В конце концов уже с начальником вокзала разобрались, что пассажирский поезд приходит не в город Прокопьевск, а на станцию Усята. А это одно и то же.

Танцевала не со всеми

В Прокопьевске со своей семьёй уже жил и старший брат Виктор. С фронта он вернулся дважды раненым, но не посрамившим свою обрусевшую семью с немецкой фамилией. Устроился Виктор инженером в электросеть. От предприятия получил даже не квартиру, а дом. С усадьбой.

Родные уговорили Елену не возвращаться на уральский завод. Ведь теперь она была свободна от всех указов и приказов.

И Елена осталась. Она уже знала, что папа ее умер ещё в 1942 году. Но ни его (посмертно), ни его семью тогда ещё не реабилитировали. Нужно было и Елене постоянно отмечаться в спецотделе.

– Так ты немка? – презрительно хмыкнул дежурный парень в солдатской форме. Елена ничего не ответила. Сколько ей, ни в чём не повинной, нужно оправдываться?!

Тот самый парень, но уже в гражданском костюме, как-то вечером на танцплощадке подошел к ней и пригласил на танго. Но она, отказав, отвернулась.

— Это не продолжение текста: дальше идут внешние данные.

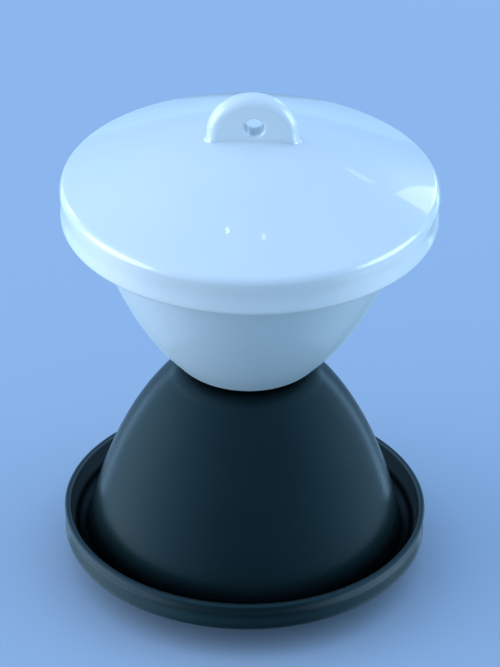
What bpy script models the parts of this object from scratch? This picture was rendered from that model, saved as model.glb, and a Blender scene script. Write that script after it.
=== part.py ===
"""Two lidded porcelain crucibles stacked base to base.

A white glazed crucible with its lug-handled lid stands on a black crucible of the same shape, which is
turned upside down in its own upturned lid. Metres, +Z up. The origin is the centre of the black lid's
flat foot, and the face of the white lid's lug looks along -Y.
"""

import math

import bmesh
import bpy

MM = 0.001

# ---------------------------------------------------------------- driving dimensions
TURNED_STEPS = 60                # segments round every crucible and lid
HOLE_STEPS = 20                  # segments round the lug's hole
SHARP_ANGLE = math.radians(35.0)
WELD = 1e-6                      # points and faces closer than this count as one

# where the crucibles stand
BLACK_CRUCIBLE_TOP = 36.49 * MM  # height of its upturned base above the black lid's foot
BASE_GAP = 0.3 * MM              # clearance between the two bases

# the crucibles: one outline, used upright in white and upside down in black
CRUCIBLE_HEIGHT = 30.55 * MM
CRUCIBLE_MOUTH_R = 24.83 * MM    # outside, where the wall meets the rounded lip
CRUCIBLE_BASE_FLAT_R = 7.9 * MM
CRUCIBLE_BASE_CORNER = 4.92 * MM
CRUCIBLE_CORNER_ANGLE = math.radians(53.7)   # slope at which the base corner runs into the wall
CRUCIBLE_MOUTH_FLARE = math.radians(12.3)    # lean of the wall at the mouth
CRUCIBLE_LOW_PULL = 1.07 * MM    # lengths of the wall curve's two control arms
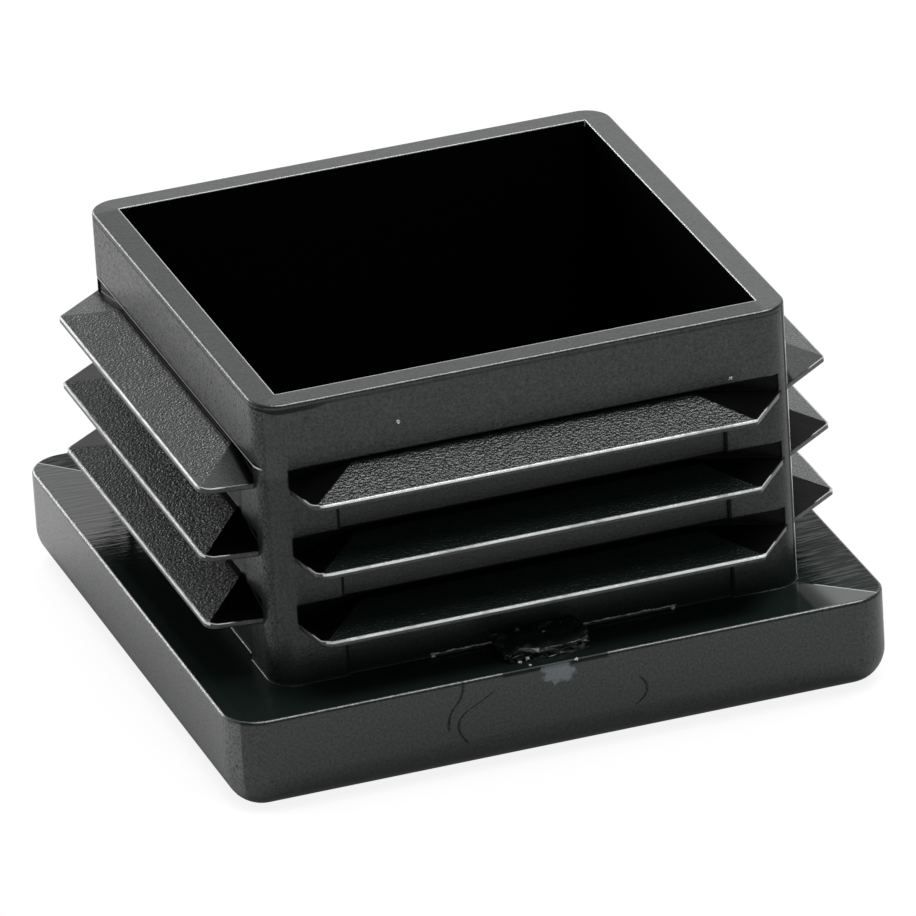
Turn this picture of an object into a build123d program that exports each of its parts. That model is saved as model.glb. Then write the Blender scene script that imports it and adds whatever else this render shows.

А вот с другим парнем она охотно танцевала и танго, и вальс. Так они познакомились, начали дружить. Илья Полехин и Елена часто гуляли по прокопьевским улицам. Иногда она спохватывалась:

– Ой, я же отметиться забыла!

…Реабилитируют и её отца, и саму Елену только в 1994 году. Вот так долго пришлось ждать справедливости.

Но Елена Иосифовна ни на кого не держит зла. Да она вообще никогда никого не винила. Во всём, что случилось, даже нашла хорошее. Вернее, хорошего. С мужем, которого и сегодня называет Илюшей, Илюшенькой, узнала, что такое женское счастье, и что значит любить и быть любимой. Да, она уже стала вдовой. Но память-то об Илье Яковлевиче только светлая.

Троих детей воспитали супруги Полехины – Владимира, Людмилу, Нину. Правда, и Владимира уже нет в живых. Когда сын тяжело заболел, Елена ночами глаз не смыкала, ухаживая за ним. Даже медики удивлялись: «И откуда в вас столько сил?»

Да, можно сказать, что она закалилась на волжских баржах, на лесоповале. Но главная сила все же – любовь материнского сердца.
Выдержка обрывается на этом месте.